From the above it must be clear that from a legal and factual perspective the claims advanced on behalf of Mr Moyane by advocate Mpofu regarding the Commission makes little sense. (It is also unethical for an advocate knowingly to make false submissions on behalf of his or her client.)
But perhaps there is a political reason for this strategy. While Mr Moyane and his lawyers must know that they have no legal leg to stand on, their aim might be political and not legal.
The reason for this may lie in the very fact that Commissions of Inquiry are appointed by the President and are supposed to be policy enhancing tools to assist the executive to do its job properly. But as we all know, Commissions are pliable and serve the interests of the President who appoints them. They often do not only serve a policy enhancing purpose, but also a more overt political purpose.
Presidents often appoint Commissions of Inquiry not only (or even not primarily) to assist them to make good policy decisions.

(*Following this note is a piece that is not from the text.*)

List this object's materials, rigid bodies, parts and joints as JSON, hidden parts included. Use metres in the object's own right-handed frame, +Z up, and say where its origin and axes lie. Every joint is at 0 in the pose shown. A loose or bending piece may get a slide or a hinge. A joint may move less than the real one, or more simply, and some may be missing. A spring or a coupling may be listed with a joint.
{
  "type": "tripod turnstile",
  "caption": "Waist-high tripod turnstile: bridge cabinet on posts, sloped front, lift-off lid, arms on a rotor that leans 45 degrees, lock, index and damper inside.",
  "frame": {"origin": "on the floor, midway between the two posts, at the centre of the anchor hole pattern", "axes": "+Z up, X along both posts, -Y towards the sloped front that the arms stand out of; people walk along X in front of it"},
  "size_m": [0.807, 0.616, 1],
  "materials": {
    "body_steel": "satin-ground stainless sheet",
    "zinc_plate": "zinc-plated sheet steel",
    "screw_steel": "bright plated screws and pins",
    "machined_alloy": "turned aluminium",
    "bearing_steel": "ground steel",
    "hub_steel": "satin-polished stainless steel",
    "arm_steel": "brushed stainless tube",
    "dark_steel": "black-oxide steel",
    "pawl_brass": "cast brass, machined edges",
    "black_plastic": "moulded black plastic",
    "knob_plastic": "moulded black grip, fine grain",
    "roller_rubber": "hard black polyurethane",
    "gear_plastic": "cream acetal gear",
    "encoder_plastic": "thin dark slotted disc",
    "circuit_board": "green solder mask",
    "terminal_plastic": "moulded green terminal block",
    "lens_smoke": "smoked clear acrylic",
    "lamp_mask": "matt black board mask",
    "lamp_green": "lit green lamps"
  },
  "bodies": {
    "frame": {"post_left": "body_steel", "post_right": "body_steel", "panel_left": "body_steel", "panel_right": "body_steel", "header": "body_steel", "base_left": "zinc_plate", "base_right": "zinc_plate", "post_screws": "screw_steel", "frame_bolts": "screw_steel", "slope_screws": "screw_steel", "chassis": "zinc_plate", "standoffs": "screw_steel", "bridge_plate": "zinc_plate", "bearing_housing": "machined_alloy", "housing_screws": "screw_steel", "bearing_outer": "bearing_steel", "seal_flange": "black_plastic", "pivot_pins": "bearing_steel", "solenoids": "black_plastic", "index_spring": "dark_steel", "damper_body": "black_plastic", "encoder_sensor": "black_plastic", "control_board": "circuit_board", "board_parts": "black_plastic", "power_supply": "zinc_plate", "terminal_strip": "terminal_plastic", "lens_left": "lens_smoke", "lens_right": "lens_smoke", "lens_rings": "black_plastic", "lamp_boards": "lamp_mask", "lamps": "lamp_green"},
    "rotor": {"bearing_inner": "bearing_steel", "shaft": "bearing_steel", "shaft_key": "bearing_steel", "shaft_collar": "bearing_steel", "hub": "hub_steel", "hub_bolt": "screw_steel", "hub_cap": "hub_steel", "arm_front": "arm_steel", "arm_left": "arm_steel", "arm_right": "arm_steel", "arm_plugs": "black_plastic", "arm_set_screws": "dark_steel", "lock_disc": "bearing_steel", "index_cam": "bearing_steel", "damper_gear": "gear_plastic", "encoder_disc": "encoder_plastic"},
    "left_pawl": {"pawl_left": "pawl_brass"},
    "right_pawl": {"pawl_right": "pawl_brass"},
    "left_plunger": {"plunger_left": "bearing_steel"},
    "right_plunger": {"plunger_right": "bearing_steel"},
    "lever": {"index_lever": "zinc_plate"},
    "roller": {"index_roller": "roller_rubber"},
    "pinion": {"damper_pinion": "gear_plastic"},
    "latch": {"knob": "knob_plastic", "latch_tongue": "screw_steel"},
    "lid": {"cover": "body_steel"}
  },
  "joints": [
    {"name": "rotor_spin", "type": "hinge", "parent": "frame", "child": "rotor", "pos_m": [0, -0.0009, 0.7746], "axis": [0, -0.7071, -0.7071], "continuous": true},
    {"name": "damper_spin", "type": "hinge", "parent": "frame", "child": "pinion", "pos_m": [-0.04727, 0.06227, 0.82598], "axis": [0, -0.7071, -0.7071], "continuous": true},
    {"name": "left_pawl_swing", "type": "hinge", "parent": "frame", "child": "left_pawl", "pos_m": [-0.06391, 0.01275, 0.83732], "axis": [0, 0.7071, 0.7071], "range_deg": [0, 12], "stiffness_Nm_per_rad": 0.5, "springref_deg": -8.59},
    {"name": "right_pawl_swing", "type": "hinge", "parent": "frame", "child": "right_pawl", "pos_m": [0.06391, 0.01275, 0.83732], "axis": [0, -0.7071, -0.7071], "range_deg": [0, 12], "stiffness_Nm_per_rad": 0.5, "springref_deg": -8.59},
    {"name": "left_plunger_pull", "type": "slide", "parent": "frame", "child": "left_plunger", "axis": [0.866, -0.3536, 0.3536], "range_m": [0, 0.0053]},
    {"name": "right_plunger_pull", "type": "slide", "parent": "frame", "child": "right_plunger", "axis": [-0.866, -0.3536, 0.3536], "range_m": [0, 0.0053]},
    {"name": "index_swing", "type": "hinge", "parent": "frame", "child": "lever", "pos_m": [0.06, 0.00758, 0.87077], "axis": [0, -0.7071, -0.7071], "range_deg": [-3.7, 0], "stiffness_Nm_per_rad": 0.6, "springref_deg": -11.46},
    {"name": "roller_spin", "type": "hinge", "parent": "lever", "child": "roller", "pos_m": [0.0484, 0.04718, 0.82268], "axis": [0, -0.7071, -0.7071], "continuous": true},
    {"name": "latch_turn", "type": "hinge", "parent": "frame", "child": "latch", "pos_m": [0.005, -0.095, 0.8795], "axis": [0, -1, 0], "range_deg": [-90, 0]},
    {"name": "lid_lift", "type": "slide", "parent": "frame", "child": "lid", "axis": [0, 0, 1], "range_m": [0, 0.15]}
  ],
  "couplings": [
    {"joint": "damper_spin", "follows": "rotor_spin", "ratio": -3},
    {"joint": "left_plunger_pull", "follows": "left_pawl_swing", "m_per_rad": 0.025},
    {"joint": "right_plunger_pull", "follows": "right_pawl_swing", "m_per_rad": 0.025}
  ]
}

Presidents also sometimes appoint Commissions of Inquiry to manage a difficult political situation.
Sometimes the President appoints a Commission of Inquiry because he or she wants to be seen to do something about an issue which has led to a public outcry, but he or she does not really want to do anything about it.
That is why President Zuma appointed the Marikana Commission and the Arms Deal Commission. He knew that he could decide on the terms of reference, he could choose the personnel, and in the event of the Commission making findings or recommendations that he did not like, he could ignore these – all while the public was given the impression that something was being done.

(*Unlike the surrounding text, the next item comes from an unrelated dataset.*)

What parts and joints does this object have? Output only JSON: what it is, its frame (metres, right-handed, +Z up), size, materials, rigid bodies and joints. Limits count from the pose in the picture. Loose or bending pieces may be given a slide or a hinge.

In other cases, a President may need political cover to make decisions that would be difficult to sell to his or her own party or to the public. I suspect this is why President Cyril Ramaphosa appointed the SARS Commission. Perhaps he wanted to take action against those who captured SARS, but he knew that this was not universally supported within the leadership of his own party.
If this is correct, the rather ham-handed attempts (from a legal perspective at least) to discredit the SARS Commission makes perfect sense. Those who have lots to fear if SARS is rejuvenated (or who gets financial support for themselves or for their political parties from people who have lots to fear from a robust SARS) would obviously wish to discredit the SARS Commission to make it politically more difficult for the President to act on its recommendations, assuming that those recommendations – if acted on – will enhance the ability of SARS to go after large corporate interests and wealthy politically connected individuals.
If the public (or at least some gullible leaders within the governing party) could be convinced that the SARS Commission was somehow unfair or tainted in any way, the President would find it more difficult to use whatever findings the Commission produce, to make sweeping changes to SARS.
It is for this reason that I would not be surprised if the legally unsustainable claims made against the Commission are not being made to achieve a legal end, but rather to achieve a political end. It would be interesting to see how many people fall for this ruse.